At the nebula’s centre, the core of the original star continues to burn as a small white dwarf.
Astronomers think these will eventually cool to a black dwarf, but this takes tens of billions of years so hasn’t had time to occur anywhere in the Universe yet.
For larger stars, however, things are more dramatic.
The cores of red supergiants burn heavy elements at a prodigious rate, but these reactions don’t produce as much energy as fusing hydrogen, so the gas pressure isn’t as high.
Eventually, the star burns itself out to the point where the gas pressure loses the fight against gravity and the star collapses.
The core folds up to form a dense blob, which the in-falling gas bounces off, creating a massive explosion known as a supernova.
After the gas has dissipated, the core remains behind as a super dense neutron star or, if the star was big enough, a black hole.
If you’re really interested in cosmic death, read our interview with US astrophysicist Katie Mack.
Type 1a supernovae
There is a variety of supernova, called a Type Ia, that work a little differently.
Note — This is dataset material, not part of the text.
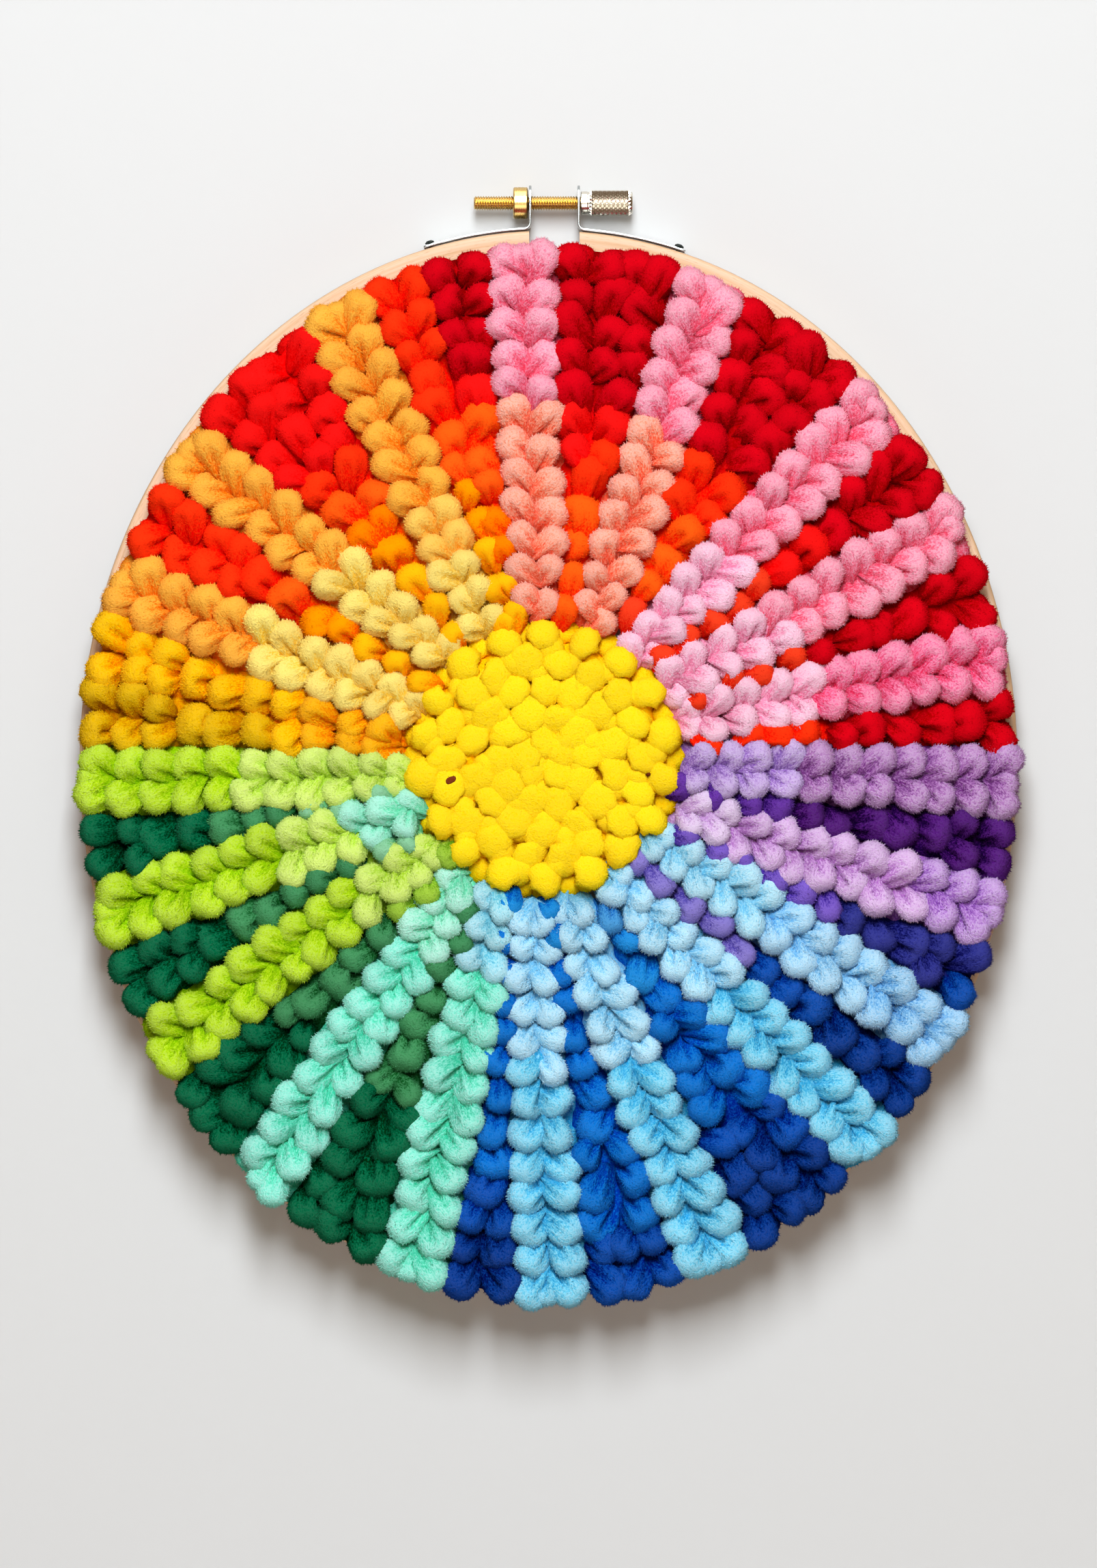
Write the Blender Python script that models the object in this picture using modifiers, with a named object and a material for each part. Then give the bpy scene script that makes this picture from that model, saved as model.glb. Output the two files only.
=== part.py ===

They happen in binary star systems with a white dwarf and a red giant close to each other.
The white dwarf syphons off gas from the red giant, slowly building up mass. When the white dwarf reaches a critical mass (around 1.5 times that of the Sun), the star collapses and goes supernova.
Because these stars are always the same size when they explode, Type Ia supernova always have the same brightness.
As such, they’re used as ‘standard candles’, where astronomers use their brightness to measure distance in space, though recent observations are beginning to throw doubt as to how ‘standard’ they are.